Virginia Lawyers Weekly//February 26, 2023
Where a party asserted negligence and breach of fiduciary duty claims against its insurance broker for allegedly failing to procure the proper type of insurance, Virginia’s economic loss rule barred the claims.
Background
This case initially involved a dispute over whether a marine insurance policy issued by Atlantic Specialty Insurance Company, or ASIC to Bogdan Bindea, as owner of the supply vessel “M/V Bob Rouse,” covered Bindea’s claimed loss sustained when the vessel capsized in Haitian waters. Bindea filed a counterclaim against ASIC seeking declaratory judgment that the policy fully covered his claimed loss.
ASIC moved for judgment on the pleadings, asking only that the court enter judgment in ASIC’s favor on its own claim that “no coverage is owed” to Bindea for the loss. The court granted ASIC’s motion in September 2022. Neither party filed a dispositive motion as to Bindea’s counterclaim that coverage is owed to him for the same loss.
Bindea also filed a third-party complaint asserting four tort claims against John Uhr, ASAP Insurance Agency and USG Insurance Services. The matter is now before the court on USG’s motion to dismiss Bindea’s third-party complaint.
Analysis
Bindea’s pleading invokes 28 U.S.C. § 1367(a) as the sole statutory basis for this court’s subject-matter jurisdiction over his declaratory judgment action against ASIC. Section 1367(a) would allow the court to exercise supplemental jurisdiction over Bindea’s counterclaim because its operative facts “are so related to claims” in ASIC’s declaratory judgment action within the court’s “original jurisdiction [under § 1333] that they form part of the same case or controversy under Article III of the United States Constitution.”
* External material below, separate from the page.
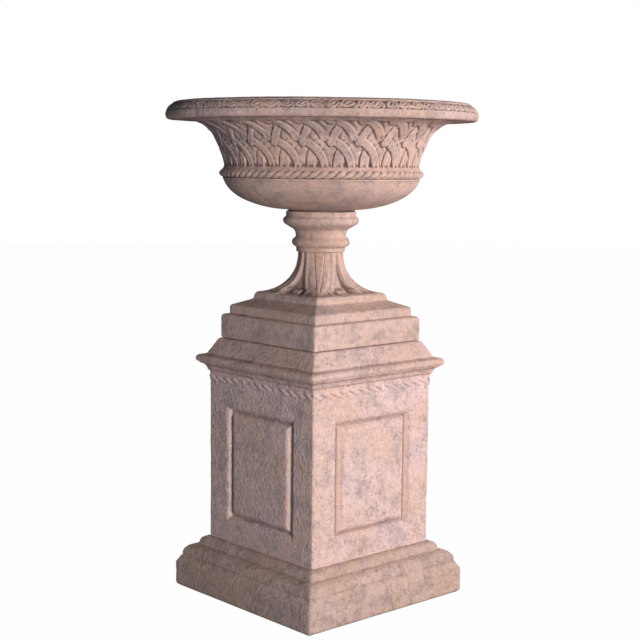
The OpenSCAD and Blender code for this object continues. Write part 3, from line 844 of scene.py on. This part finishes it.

However, it is clear from the face of Bindea’s pleading that his counterclaim has its own, independent basis in admiralty jurisdiction under § 1333. Dismissing ASIC’s claim against Bindea therefore did not affect this court’s statutory authority to entertain Bindea’s counterclaim against ASIC.
The court has supplemental jurisdiction over Bindea’s third-party claims against Uhr, ASAP and USG because they “are so related to” Bindea’s counterclaim “in the action within [the court’s] original jurisdiction [under § 1333] that they form part of the same case or controversy under Article III of the United States Constitution.” Put differently, the court’s supplemental jurisdiction over Bindea’s third-party claims flows not from ASIC’s original claim against Bindea, but from Bindea’s counterclaim against ASIC that itself falls within this court’s original admiralty jurisdiction.
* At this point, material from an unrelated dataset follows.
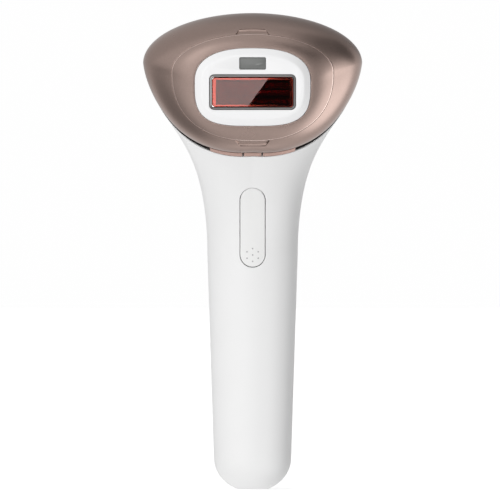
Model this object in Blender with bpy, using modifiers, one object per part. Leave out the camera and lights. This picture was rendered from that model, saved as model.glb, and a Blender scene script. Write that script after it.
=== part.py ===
"""A handheld light-pulse hair remover, modelled as an assembly.

The handle stands along +Z and the treatment window faces -Y. X = 0 is the symmetry plane.
Lengths are written in millimetres times MM. Every y in this file is measured from the handle's
axis: the empty "device" carries the whole assembly and puts the origin at the bottom centre of
its bounding box.
"""

import math

import bmesh
import bpy
from mathutils import Matrix, Vector

MM = 0.001

# ---------------------------------------------------------------- general sizes
CLEAR = 0.3 * MM  # gap between pieces that meet
AROUND = 40  # points around a body or head section
SIDES = 20  # sides of a small round piece

# ---------------------------------------------------------------- body
WALL = 2.2 * MM
NECK_Z = 100.0 * MM  # where the straight handle ends and the neck begins
END_HEIGHT = 13.0 * MM  # height of the rounded lower end
END_FLAT = 6.5 * MM  # half width of the flat at the very bottom
HANDLE_END_WIDTH = 32.6 * MM
HANDLE_WIDTH = 38.2 * MM  # at the neck
HANDLE_END_DEPTH = 30.4 * MM
HANDLE_DEPTH = 33.0 * MM
SECTION_POWER = 2.15  # how square a handle section is
NECK_STEPS = 11
FLARE = 0.65  # how early the neck widens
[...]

The third-party complaint alleges that Uhr, ASAP and USG “may be wholly or partly liable” to Bindea “for remedy over, contribution, or otherwise on account of the same . . . series of transactions or occurrences” that led ASIC to issue the insurance policy underlying the original coverage dispute between ASIC and Bindea. Other district courts within the Fourth Circuit have allowed defendants to implead their third-party claims against nonparty insurance agents or brokers in similar cases.
Choice of law
Bindea’s third-party complaint asserts three counts expressly alleging some type of negligence and one count alleging breach of fiduciary duty, all arising out of USG’s unsatisfactory efforts to secure insurance coverage on Bindea’s behalf. He maintains that these are torts.
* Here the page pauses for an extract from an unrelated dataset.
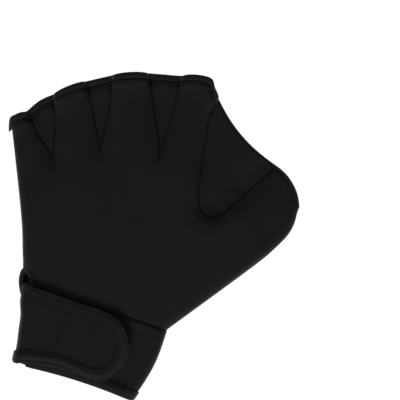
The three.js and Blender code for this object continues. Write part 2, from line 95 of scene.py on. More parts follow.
table_paper = bpy.data.materials.new("white_paper")
lit = {"Color": linear("#ffffff"), "Strength": TABLE_BRIGHTNESS}
surface(empty_tree(table_paper), "ShaderNodeEmission", lit)

bpy.ops.mesh.primitive_plane_add(size=TABLE_SIZE, location=(0, 0, TABLE_TOP))
table = bpy.context.object
table.name = "table"
table.data.materials.append(table_paper)
table.select_set(False)

room = bpy.data.worlds.new("light_tent")
bpy.context.scene.world = room
tree = empty_tree(room)
walls = add_node(tree, "ShaderNodeBackground", {"Color": linear("#ffffff"), "Strength": TENT_BRIGHTNESS})
add_node(tree, "ShaderNodeOutputWorld", {"Surface": walls.outputs[0]})

main_light = bpy.data.lights.new("main_light", "AREA")
main_light.size = MAIN_LIGHT_SIZE
main_light.energy = MAIN_LIGHT_WATTS
main_lamp = bpy.data.objects.new("main_light", main_light)
main_lamp.location = MAIN_LIGHT_PLACE
main_lamp.rotation_euler = (-MAIN_LIGHT_PLACE).to_track_quat("-Z", "Y").to_euler()
bpy.context.scene.collection.objects.link(main_lamp)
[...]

But Virginia law characterizes Bindea’s claims against USG as contract claims because the duties allegedly breached arose solely out of an alleged agreement for USG to procure marine insurance coverage for the vessel on Bindea’s behalf. As such, Virginia law also governs whether those allegations state any tort claim for which Bindea can recover damages against USG.
Merits
Virginia’s economic loss doctrine is “a remedy-specific application of the source-of-duty rule” discussed above. “Under this doctrine, claims for damages which were within the contemplation of the parties when framing their agreement — such as economic losses to property that is the subject of the agreement — remain the particular province of the law of contracts.”
Bindea’s request that USG step in and compensate him for a loss that would have been covered by ASIC’s policy had USG procured the coverages that Bindea wanted for his vessel is purely a claim for “disappointed economic expectations,” caused by USG’s failure to procure those coverages. The court will grant USG’s Rule 12(b)(6) motion and dismiss Bindea’s third-party complaint against USG because all four counts asserted are tort claims, and not breach-of-contract claims.
Third-party defendant USG Insurance Service’s motion to dismiss granted.
Atlantic Specialty Insurance Company v. Bindea, Case No. 3:21-cv-00002, Feb. 16, 2023. WDVA at Charlottesville (Hoppe). VLW 023-3-066. 26 pp.